Up to and including the line that contains "under construction: its", write out each line of the material from its first line, exactly.

Records with modeling code:

/---

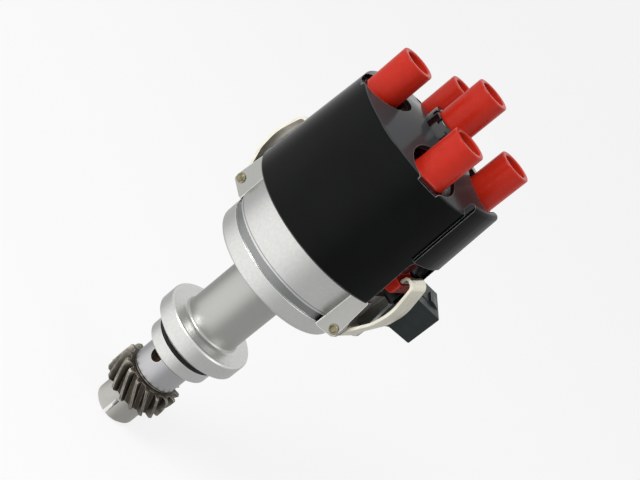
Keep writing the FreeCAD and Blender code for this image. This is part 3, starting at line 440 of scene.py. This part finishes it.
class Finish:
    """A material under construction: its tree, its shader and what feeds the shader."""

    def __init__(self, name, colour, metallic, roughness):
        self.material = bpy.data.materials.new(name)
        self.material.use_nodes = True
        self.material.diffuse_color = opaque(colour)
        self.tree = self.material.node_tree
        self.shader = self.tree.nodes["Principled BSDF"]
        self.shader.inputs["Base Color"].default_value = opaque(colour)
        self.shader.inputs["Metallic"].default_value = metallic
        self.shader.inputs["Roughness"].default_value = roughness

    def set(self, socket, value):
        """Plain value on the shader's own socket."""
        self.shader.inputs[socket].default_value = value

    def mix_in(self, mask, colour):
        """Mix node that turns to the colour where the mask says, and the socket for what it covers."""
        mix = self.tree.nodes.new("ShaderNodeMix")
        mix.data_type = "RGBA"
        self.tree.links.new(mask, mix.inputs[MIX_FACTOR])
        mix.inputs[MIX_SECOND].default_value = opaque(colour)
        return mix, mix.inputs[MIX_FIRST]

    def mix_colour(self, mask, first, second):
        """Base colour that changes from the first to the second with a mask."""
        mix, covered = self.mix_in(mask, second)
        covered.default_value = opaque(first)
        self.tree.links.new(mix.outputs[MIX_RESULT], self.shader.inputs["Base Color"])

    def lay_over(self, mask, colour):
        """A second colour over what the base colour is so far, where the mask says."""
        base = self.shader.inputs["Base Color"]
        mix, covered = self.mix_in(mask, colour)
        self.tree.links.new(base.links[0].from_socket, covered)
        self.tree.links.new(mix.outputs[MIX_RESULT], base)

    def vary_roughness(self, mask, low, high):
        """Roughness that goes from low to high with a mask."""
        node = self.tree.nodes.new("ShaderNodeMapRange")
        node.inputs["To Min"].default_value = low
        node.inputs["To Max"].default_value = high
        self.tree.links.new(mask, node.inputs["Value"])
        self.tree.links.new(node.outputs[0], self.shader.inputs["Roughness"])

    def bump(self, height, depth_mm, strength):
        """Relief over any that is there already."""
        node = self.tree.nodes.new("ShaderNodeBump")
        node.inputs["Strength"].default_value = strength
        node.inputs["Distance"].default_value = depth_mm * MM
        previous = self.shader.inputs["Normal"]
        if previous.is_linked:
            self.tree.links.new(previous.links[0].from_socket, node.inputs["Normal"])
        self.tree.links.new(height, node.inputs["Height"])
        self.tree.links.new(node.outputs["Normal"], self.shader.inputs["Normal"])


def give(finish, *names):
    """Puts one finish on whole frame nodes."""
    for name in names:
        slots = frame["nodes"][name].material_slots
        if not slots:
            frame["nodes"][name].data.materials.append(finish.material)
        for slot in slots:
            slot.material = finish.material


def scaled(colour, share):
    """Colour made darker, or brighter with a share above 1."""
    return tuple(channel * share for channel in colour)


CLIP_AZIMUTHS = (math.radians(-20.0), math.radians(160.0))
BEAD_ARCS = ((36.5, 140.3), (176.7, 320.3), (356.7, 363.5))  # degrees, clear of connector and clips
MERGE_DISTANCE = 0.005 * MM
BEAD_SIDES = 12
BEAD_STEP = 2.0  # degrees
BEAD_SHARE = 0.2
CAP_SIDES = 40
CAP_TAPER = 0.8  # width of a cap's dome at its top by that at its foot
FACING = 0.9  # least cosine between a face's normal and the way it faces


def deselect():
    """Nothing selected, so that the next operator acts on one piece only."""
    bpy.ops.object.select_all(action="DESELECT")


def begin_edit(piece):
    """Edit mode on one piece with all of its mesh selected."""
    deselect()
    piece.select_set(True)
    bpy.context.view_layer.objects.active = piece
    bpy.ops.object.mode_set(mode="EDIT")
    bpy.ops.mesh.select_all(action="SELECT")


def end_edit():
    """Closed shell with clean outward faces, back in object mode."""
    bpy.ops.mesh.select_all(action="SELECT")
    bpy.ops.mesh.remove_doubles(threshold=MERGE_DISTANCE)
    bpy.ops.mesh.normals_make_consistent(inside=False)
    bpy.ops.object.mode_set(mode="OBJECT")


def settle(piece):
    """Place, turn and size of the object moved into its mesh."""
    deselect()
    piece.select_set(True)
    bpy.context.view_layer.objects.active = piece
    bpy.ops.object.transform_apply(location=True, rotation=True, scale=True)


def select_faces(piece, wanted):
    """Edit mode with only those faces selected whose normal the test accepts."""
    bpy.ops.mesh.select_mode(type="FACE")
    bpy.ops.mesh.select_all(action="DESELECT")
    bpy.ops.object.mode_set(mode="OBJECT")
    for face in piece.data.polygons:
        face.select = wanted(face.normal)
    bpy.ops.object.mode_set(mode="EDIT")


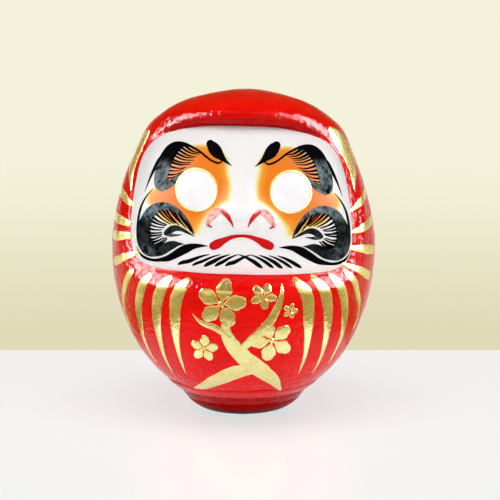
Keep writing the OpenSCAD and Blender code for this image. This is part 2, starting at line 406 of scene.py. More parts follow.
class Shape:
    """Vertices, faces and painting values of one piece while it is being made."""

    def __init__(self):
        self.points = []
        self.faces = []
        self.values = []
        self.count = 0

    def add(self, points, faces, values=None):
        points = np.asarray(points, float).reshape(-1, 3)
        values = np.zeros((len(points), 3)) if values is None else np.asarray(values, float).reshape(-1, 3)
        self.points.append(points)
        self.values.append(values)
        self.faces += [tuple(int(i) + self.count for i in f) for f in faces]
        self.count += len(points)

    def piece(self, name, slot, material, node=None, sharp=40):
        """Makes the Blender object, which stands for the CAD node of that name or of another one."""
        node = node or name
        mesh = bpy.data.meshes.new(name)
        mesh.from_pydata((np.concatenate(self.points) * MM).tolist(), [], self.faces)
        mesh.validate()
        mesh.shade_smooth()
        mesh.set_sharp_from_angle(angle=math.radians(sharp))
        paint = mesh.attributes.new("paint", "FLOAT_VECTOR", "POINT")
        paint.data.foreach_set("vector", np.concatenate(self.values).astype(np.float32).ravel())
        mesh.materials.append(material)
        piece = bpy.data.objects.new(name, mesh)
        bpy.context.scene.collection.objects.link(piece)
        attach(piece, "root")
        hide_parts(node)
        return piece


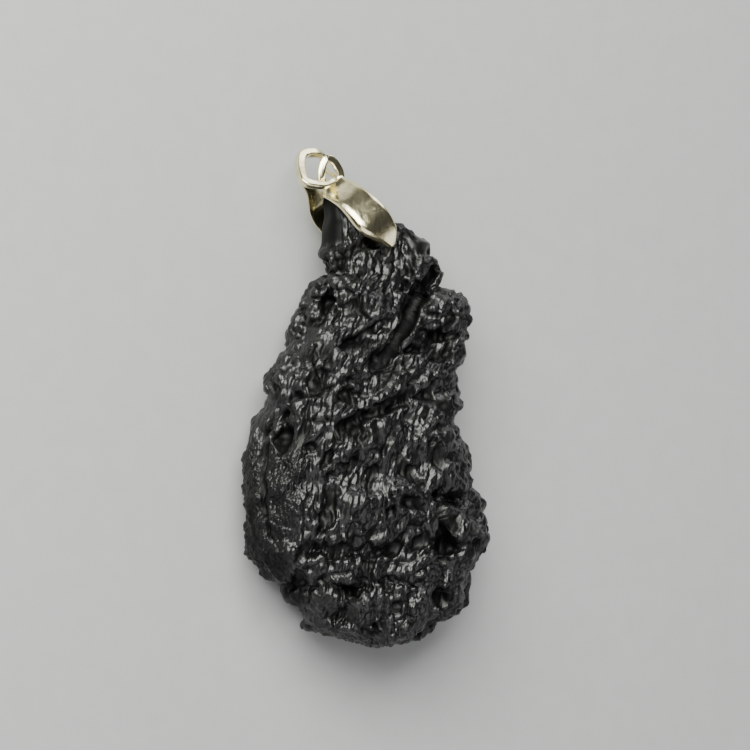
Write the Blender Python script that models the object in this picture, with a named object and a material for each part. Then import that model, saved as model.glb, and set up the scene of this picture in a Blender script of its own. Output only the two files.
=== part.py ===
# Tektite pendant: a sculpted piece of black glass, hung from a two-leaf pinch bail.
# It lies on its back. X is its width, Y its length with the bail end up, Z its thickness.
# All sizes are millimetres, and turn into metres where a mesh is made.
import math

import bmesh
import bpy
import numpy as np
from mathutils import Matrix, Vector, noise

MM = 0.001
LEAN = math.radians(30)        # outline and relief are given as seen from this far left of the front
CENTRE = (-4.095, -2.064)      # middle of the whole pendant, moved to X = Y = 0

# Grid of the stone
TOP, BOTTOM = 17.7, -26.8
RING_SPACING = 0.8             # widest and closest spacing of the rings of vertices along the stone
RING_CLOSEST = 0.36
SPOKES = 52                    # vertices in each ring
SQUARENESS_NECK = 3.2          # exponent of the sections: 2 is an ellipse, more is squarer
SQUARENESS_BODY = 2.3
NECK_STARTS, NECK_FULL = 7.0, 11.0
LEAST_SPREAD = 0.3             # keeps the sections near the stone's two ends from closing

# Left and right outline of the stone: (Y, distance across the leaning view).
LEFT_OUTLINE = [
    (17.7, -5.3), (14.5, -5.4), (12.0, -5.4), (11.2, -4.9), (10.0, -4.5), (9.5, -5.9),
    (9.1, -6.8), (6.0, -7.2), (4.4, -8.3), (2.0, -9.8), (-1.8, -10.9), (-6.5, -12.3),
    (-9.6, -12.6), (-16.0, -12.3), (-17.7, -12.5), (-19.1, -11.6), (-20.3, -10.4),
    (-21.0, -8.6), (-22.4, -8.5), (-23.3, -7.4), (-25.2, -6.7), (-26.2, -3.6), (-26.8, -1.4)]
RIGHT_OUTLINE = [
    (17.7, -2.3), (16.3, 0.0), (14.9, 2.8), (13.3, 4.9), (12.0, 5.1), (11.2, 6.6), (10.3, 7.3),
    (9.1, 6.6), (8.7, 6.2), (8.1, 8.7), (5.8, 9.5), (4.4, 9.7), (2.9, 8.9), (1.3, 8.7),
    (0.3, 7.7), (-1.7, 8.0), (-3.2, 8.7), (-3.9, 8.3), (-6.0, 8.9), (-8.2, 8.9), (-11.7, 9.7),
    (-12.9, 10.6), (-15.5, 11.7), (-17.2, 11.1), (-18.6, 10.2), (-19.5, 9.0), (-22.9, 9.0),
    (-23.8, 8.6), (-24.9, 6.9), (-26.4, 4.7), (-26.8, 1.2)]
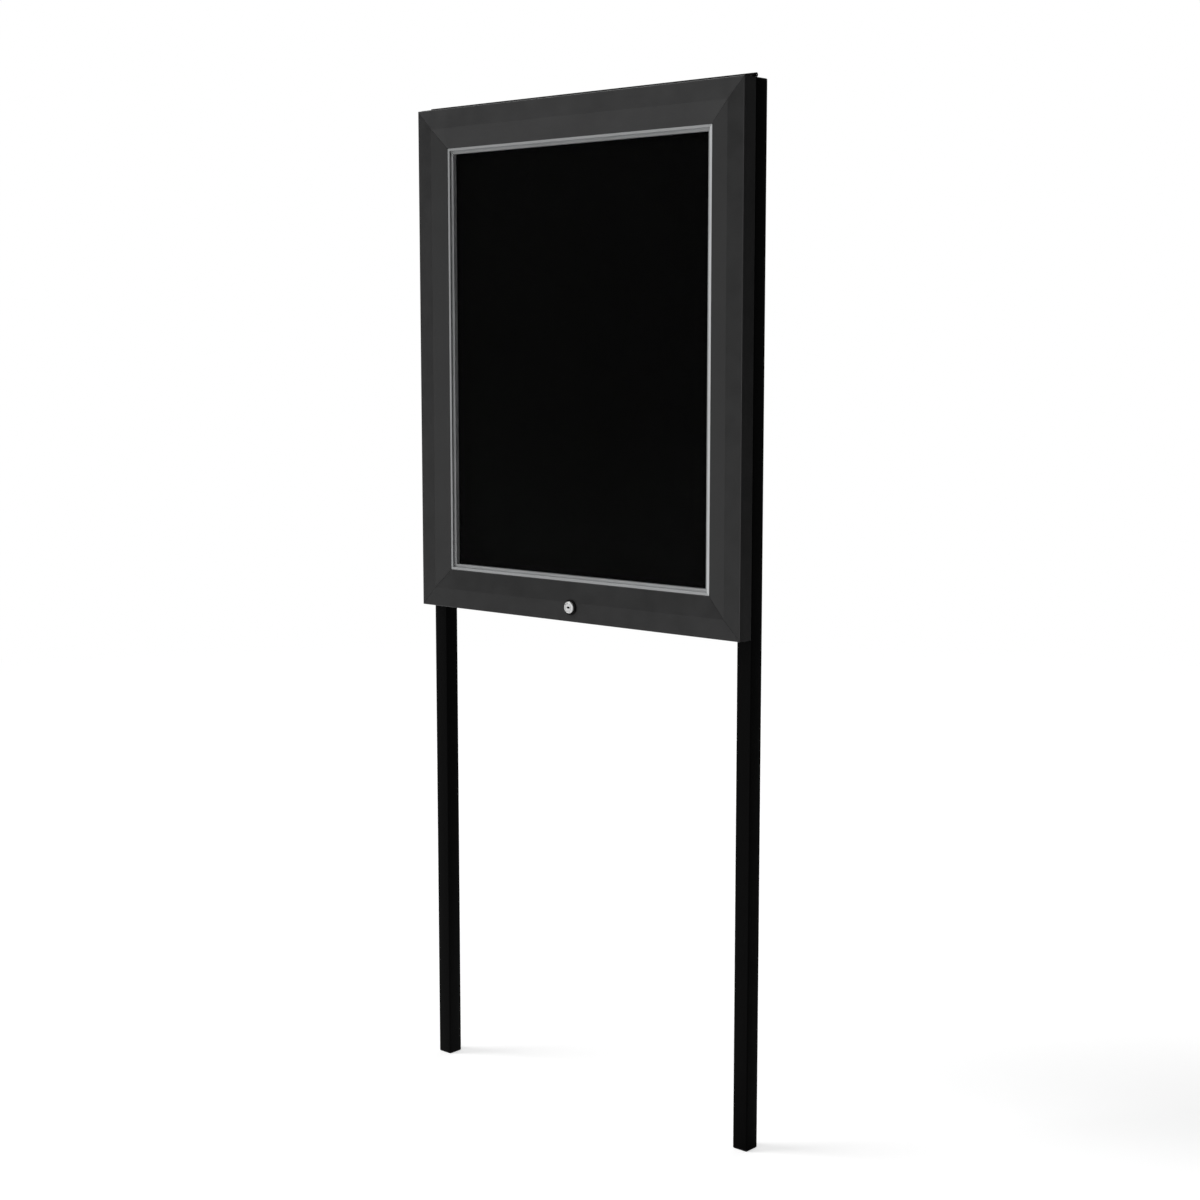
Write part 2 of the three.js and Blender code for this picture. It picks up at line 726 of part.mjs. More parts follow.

\---

▶ [Exercise solution]
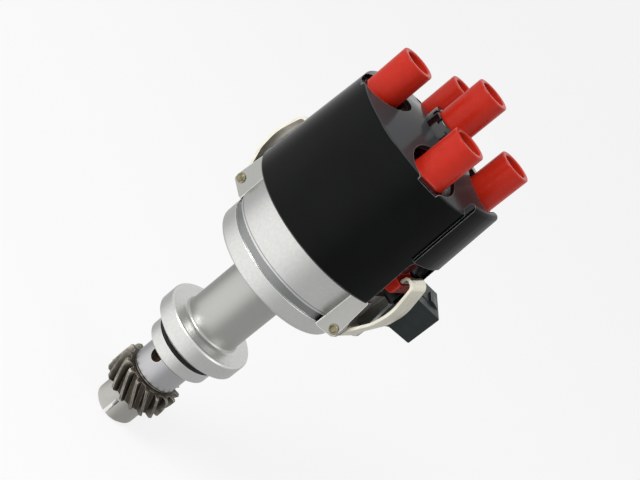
Keep writing the FreeCAD and Blender code for this image. This is part 3, starting at line 440 of scene.py. This part finishes it.
class Finish:
    """A material under construction: its tree, its shader and what feeds the shader."""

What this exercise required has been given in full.